Cada 15 de septiembre la escena se repite: bolsas de agua y de hielo lanzadas a los corredores de antorchas, jóvenes empapados, peatones golpeados y calles tapizadas de basura. La mañana siguiente, la municipalidad presume que ha recogido entre 600 y 700 toneladas de desechos en apenas dos días, como si esa cifra fuera una medalla y no la evidencia de un fracaso. Lo que debería ser una jornada de orgullo y celebración termina siendo violencia disfrazada de tradición: violencia contra las personas, violencia contra el ambiente y violencia contra el verdadero sentido del civismo.
El discurso oficial es siempre el mismo: el civismo consiste en mantener la ciudad limpia. Pero no hay civismo que valga si no se acompaña de prevención, de educación ambiental y de un compromiso serio con la reducción de residuos. En Guatemala, la gestión de la basura sigue siendo reactiva: dejamos que las calles se llenen de desechos para después movilizar camiones y cuadrillas de limpieza que “restablecen el orden”. La foto del barrendero es la postal que cierra la fiesta, como si resolver el desastre fuera parte del ritual.

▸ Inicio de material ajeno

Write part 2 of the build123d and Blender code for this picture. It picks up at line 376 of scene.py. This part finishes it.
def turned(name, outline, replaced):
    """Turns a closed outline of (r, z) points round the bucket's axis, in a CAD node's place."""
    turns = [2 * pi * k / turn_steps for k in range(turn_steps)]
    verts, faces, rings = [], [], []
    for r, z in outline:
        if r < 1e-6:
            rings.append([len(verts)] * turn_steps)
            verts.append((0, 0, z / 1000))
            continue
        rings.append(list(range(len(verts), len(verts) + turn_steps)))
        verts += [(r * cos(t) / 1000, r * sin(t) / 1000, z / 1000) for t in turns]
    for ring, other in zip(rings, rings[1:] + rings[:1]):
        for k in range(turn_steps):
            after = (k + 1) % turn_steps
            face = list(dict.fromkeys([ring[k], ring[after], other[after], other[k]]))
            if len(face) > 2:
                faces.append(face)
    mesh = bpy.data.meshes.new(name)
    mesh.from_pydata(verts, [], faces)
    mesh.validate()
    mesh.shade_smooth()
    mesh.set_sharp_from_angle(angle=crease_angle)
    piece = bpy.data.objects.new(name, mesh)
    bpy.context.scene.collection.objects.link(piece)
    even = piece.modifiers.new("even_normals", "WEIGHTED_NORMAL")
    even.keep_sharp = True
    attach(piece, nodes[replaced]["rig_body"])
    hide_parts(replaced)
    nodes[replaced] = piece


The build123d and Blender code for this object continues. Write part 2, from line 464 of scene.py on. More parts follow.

Lo más grave es que cuando se han intentado dar pasos para cambiar esta realidad —como el reglamento para la gestión integral de desechos sólidos, que obliga a clasificar la basura en origen y a recolectarla de manera diferenciada— muchas municipalidades han sido las primeras en oponerse. Alegan que no tienen recursos ni personal, que el reglamento no es viable, que el gobierno central debería cargar con esa responsabilidad. En el fondo, es una negativa política: implementar un sistema de clasificación y educación ambiental implica invertir, fiscalizar, cambiar rutinas y asumir costos que no se traducen en votos inmediatos.
Mientras tanto, las mismas autoridades que se quejan de la suciedad promueven una narrativa que pone toda la responsabilidad en los vecinos, sin ofrecerles educación ni infraestructura para actuar distinto. Y cuando se habla de problemas ambientales más grandes —la falta de agua potable, la contaminación de los ríos, la ausencia de bosques urbanos, el caos del transporte público—, la respuesta municipal suele ser la misma: bloquear proyectos del Ejecutivo, marcar distancia, usar la confrontación partidaria como bandera.
La basura que vemos el 16 de septiembre no es solo un problema de limpieza: es un síntoma de cómo funcionan nuestras ciudades. Es la muestra de que las municipalidades no están liderando, que están atrapadas en cálculos políticos, que prefieren ser oposición antes que aliadas para resolver problemas que superan sus fronteras.
No basta con indignarse un día. No basta con quejarse en redes sociales ni esperar que el Ejecutivo lo solucione todo. Las municipalidades tienen autonomía, presupuesto y competencias para actuar. Si no lo hacen, es por falta de voluntad o por corrupción. Y si la ciudadanía quiere dejar de ver las mismas montañas de plástico cada año, tiene que exigir más: aplicación del reglamento de desechos sólidos, educación ambiental permanente, infraestructura para la clasificación de residuos, coordinación real con el gobierno central y el fin de tradiciones violentas que normalizan la agresión en nombre de la patria.
El civismo no se mide en toneladas de basura recogidas, sino en la capacidad de construir una ciudad donde no haya que recogerlas. Una ciudad donde celebrar no implique agredir, ni ensuciar, ni gastar millones en limpiar el desastre. Una ciudad que entienda que la alegría de las fiestas patrias no puede seguir siendo una oda a la violencia ni un ritual de hipocresía.